On the other side of the world there is China, using double edged sword of fiscal and monetary expansion, an attempt to support its fragile economy.


Amidst changing global sentiments and expectations, global commodity prices have seen a shift. Gold prices have reached all-time highs on bullish market sentiment combined with geopolitical tensions. Whereas brent prices continue to stay stable and reflecting the global demand and supply dynamics. Crude supply and demand forecast showcases lower demand in 2025.

Domestic Economy-
October marks the onset of festive season in India. This year macro indicators reflected some cyclical slack in Aug-2024 and September-2024. High frequency growth indicators have offset any slack visible earlier. PMI index for services and manufacturing rose from September's eight-month low of 56.5 to 57.5 in October, indicating a substantial and accelerated improvement in manufacturing activity. Despite recent geopolitical tensions, India’s growth outlook is supported by robust domestic engines.


India's auto industry witnessed divergent growth trends across segments in October, with wholesales growing a strong ~29% YoY for tractors and rising ~10% YoY for 2Ws but growing just ~1% YoY for PVs and declining ~4% YoY for trucks. During the festive period, registrations grew 13% YoY for 2Ws and 8% for PVs.

On the fiscal front, GST collections grew by 8.9% y/y in October-24 tracking ~Rs. 1.87 lac crore. Centre is comfortably positioned with its fiscal arithmetic, with net tax revenue touching ~50% of FY25 Budget estimates.

Domestic Inflation-

  • Shocks to headline inflation in September-2024 led by pickup in food prices, disrupts the expected softening of the inflation trajectory and complicates the policy outlook.
  • Following the uptick in food prices, which is expected to stay in October as well, the expectations of headline inflation in Q3 FY25 are tracking above 5%, diminishing any expectations of rate cut in December-2024.
  • Having said that, we expect the volatility in perishable food prices to continue and the decline to be sharper in Q4 FY25 with the arrival of winter crops

Liquidity and Rates –

  • System liquidity was driven by month-end government spending and CRR drawdown.
  • The average net surplus rose to Rs1.03 trillion. from Rs895 billion in the week prior.
  • Tracking the liquidity conditions, the weighted average overnight rates fell sharply by 30 bps.
  • Going ahead, we expect liquidity surplus to improve driven by heavy redemption, normalisation in CIC leakage and limited net auctions outflow. However, we remain watchful of RBI FX interventions.
Fixed Income outlook -

  • India Fixed Income outlook has been driven by two key fundamentals.
  • Firstly, Global Monetary policy dynamics will be the key trigger for global liquidity and flows. India is placed as an favorable destination amongst other emerging market economies. Also, we have already started to witness robust flows in both equity and debt segments.
  • Secondly, domestic inflation remains a key watch for RBI’s monetary policy decision making.
  • Headline inflation is expected to remain above 4% for entire fiscal FY25, with some headroom of inflation’s closest call to 4% in Feb-2024.
  • Recent food shocks to inflation has disrupted the softening of inflation trajectory.
  • Our base case scenario of rate cut expectations remains the same. We expect RBI MPC policy to follow the inflation trajectory and any space for a domestic pivot is expected in Q4 FY25, where we expect inflation to be closer to RBI’s 4% target driven by winter food crop arrival.
  • Our view on rates remain optimistic with fundamentals aligning with fixed income outlook expectations of softening across the curve.

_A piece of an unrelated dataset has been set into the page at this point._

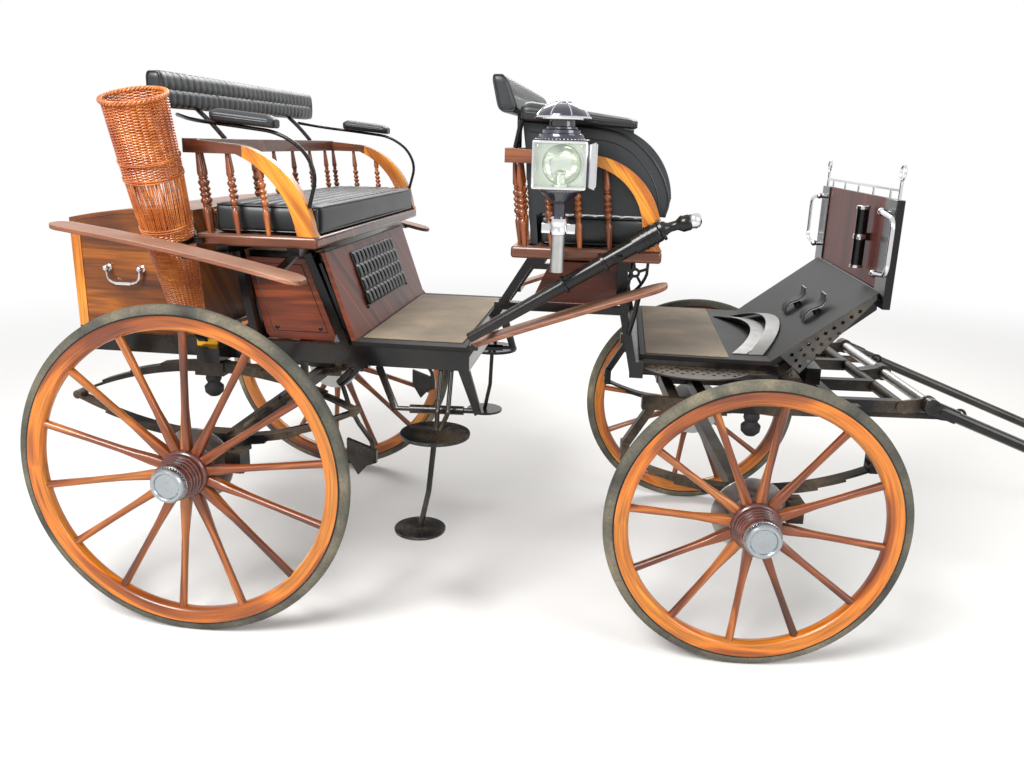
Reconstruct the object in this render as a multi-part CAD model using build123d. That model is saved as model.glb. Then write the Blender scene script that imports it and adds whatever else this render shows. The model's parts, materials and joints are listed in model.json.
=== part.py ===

The material contained herein has been obtained from publicly available information, believed to be reliable, but Baroda BNP Paribas Asset Management India Private Limited (BBNPPAMIPL) (formerly BNP Paribas Asset Management India Private Limited), makes no representation that it is accurate or complete. This information is meant for general reading purposes only and is not meant to serve as a professional guide for the readers. This information is not intended to be an offer to see or a solicitation for the purchase or sale of any financial product or instrument. Past Performance may or may not be sustained in future and is not a guarantee of future returns.